[START OF Dataset excerpt]

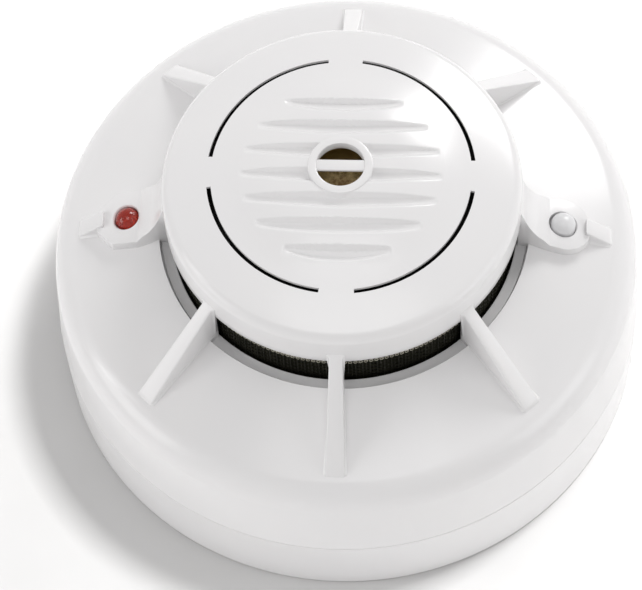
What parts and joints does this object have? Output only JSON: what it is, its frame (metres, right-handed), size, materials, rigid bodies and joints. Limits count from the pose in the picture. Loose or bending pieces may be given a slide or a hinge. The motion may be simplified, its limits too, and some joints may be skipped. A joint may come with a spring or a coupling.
{
  "type": "heat detector",
  "caption": "Round ceiling alarm head with heat and smoke sensing behind a finned vent, a sounder grille, a test button, a lamp and a twist-lock base",
  "frame": {"origin": "centre of the mounting face, on the body's axis", "axes": "+Z out of the ceiling or wall into the room, +X towards the test button, -X towards the status lamp"},
  "size_m": [0.12, 0.12, 0.0655],
  "materials": {
    "white_abs": "glossy moulded white, faintly warm",
    "chassis_abs": "satin moulded white",
    "button_abs": "glossy moulded off-white",
    "screen_mesh": "blackened fine wire mesh with a dark olive cast",
    "black_plastic": "matt black",
    "ir_lens": "clear blue epoxy",
    "dark_lens": "dark filter epoxy",
    "thermistor_coat": "brown glass bead",
    "brass": "rolled, slightly dull",
    "ceramic": "silvered ceramic",
    "red_sleeve": "soft wire sleeve",
    "black_sleeve": "soft wire sleeve",
    "red_lens": "clear red epoxy",
    "tinned_metal": "tinned",
    "screw_steel": "zinc plated",
    "board_laminate": "green solder mask",
    "chip_epoxy": "moulded epoxy",
    "capacitor_sleeve": "shrunk sleeve",
    "battery_jacket": "printed metal jacket without any marking"
  },
  "bodies": {
    "base": {"mounting_base": "white_abs"},
    "head": {"cover": "white_abs", "rear_chassis": "chassis_abs", "insect_screen": "screen_mesh", "chamber_base": "black_plastic", "labyrinth": "black_plastic", "ir_emitter": "ir_lens", "photodiode": "dark_lens", "thermistors": "thermistor_coat", "sounder_housing": "black_plastic", "piezo_plate": "brass", "piezo_ceramic": "ceramic", "sounder_wire_red": "red_sleeve", "sounder_wire_black": "black_sleeve", "status_lamp": "red_lens", "lamp_leads": "tinned_metal", "lamp_spacer": "chassis_abs", "tact_switch": "black_plastic", "circuit_board": "board_laminate", "controller_chip": "chip_epoxy", "driver_chip": "chip_epoxy", "capacitors": "capacitor_sleeve", "sounder_coil": "chip_epoxy", "resistors": "chip_epoxy", "battery_contacts": "tinned_metal", "case_screws": "screw_steel", "board_screws": "screw_steel"},
    "test_button": {"test_button": "button_abs", "switch_plunger": "black_plastic"},
    "battery": {"battery": "battery_jacket", "battery_snaps": "tinned_metal"}
  },
  "joints": [
    {"name": "head_twist", "type": "hinge", "parent": "base", "child": "head", "pos_m": [0, 0, 0], "axis": [0, 0, 1], "range_deg": [0, 15]},
    {"name": "test_button_press", "type": "slide", "parent": "head", "child": "test_button", "axis": [0, 0, -1], "range_m": [0, 0.001], "stiffness_N_per_m": 2000, "springref_m": -0.0003},
    {"name": "battery_slide", "type": "slide", "parent": "head", "child": "battery", "axis": [0, 0, -1], "range_m": [0, 0.02]}
  ]
}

[END OF Dataset excerpt]

**Written problem**
Extract every line above containing the word "frame".

**The answer**
What parts and joints does this object have? Output only JSON: what it is, its frame (metres, right-handed), size, materials, rigid bodies and joints. Limits count from the pose in the picture. Loose or bending pieces may be given a slide or a hinge. The motion may be simplified, its limits too, and some joints may be skipped. A joint may come with a spring or a coupling.
  "frame": {"origin": "centre of the mounting face, on the body's axis", "axes": "+Z out of the ceiling or wall into the room, +X towards the test button, -X towards the status lamp"},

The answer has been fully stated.